# December Throwdown



## bmudd14474 (Dec 9, 2021)

This months theme will be .......................................................


*Ham*









*Just like the last throwdown Ham just have to be in your entry in some way or another. It can be in a side item but will be judged for best use of the item. 

All entries must have a description of what it is in the email and be just 1 picture. I don't care if you display it out on a cutting board or have to use multiple plates but it can only be 1 image. No collage's just 1 single unaltered picture.

This months event is being sponsored by CampChef. They have donated a prize package for the winner. It is a knife carving set and cutting board. *
*






*

*Check out more details of the items at **CampChef's** website or **click here**.


If you have any other questions please let me know.

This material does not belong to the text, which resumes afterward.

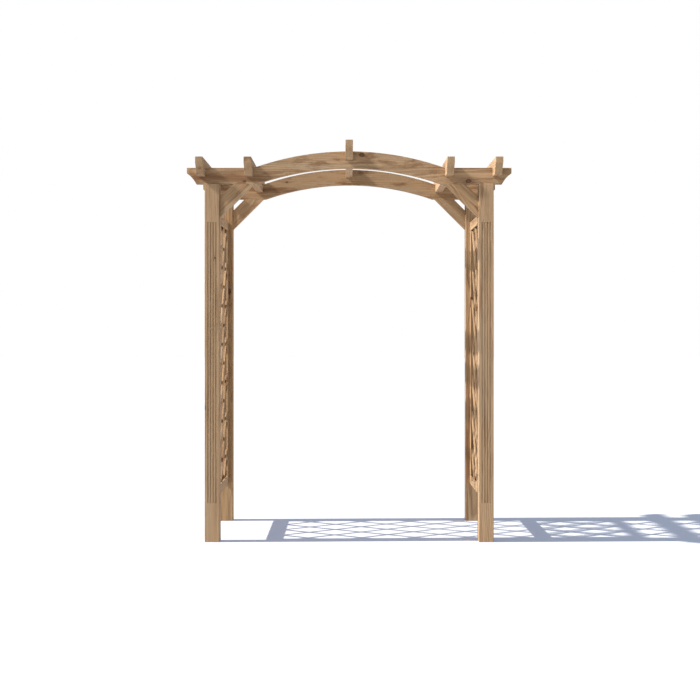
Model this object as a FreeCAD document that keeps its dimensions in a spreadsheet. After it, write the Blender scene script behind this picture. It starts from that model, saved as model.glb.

I can't wait to see this one unfold. It will run until end of day 1/7/22


The rules are the same and available HERE.


Code Word: Oink*


*Please submit all entries to me by the end of the day on 1/7/2022.  Please email all entries to [email protected] or PM me*



*Good Luck everyone. Now get those wheels turning.*


----------



## DRKsmoking (Dec 10, 2021)

"Oink" 
So Ham it is 
Have fun everyone

David


----------



## 912smoker (Dec 10, 2021)

Now that's a nice price !
Thanks Camp Chef  !!


----------



## jcam222 (Dec 10, 2021)

I think I will Ham it up for sure after sitting the last one out. Just put 4 hams in the frig from a sale.


----------



## Steve H (Dec 11, 2021)

Nice prize!


----------



## bmudd14474 (Dec 15, 2021)

I look forward to seeing the entries for this one. Also if anyone has ideas for future throwdowns please send me a PM.


----------



## Hamdrew (Dec 18, 2021)

Tasso-esque Butt acceptable? Ham Steaks (from said "tasso") ?


----------



## mneeley490 (Dec 18, 2021)

Hmm. I was going to do a ham for Christmas, but the wife wants a rib roast. Gotta keep the boss happy.


----------



## jcam222 (Dec 18, 2021)

mneeley490 said:


> Hmm. I was going to do a ham for Christmas, but the wife wants a rib roast. Gotta keep the boss happy.


Just do them both haha


----------



## bmudd14474 (Dec 18, 2021)

Hamdrew said:


> Tasso-esque Butt acceptable? Ham Steaks (from said "tasso") ?


Yes


----------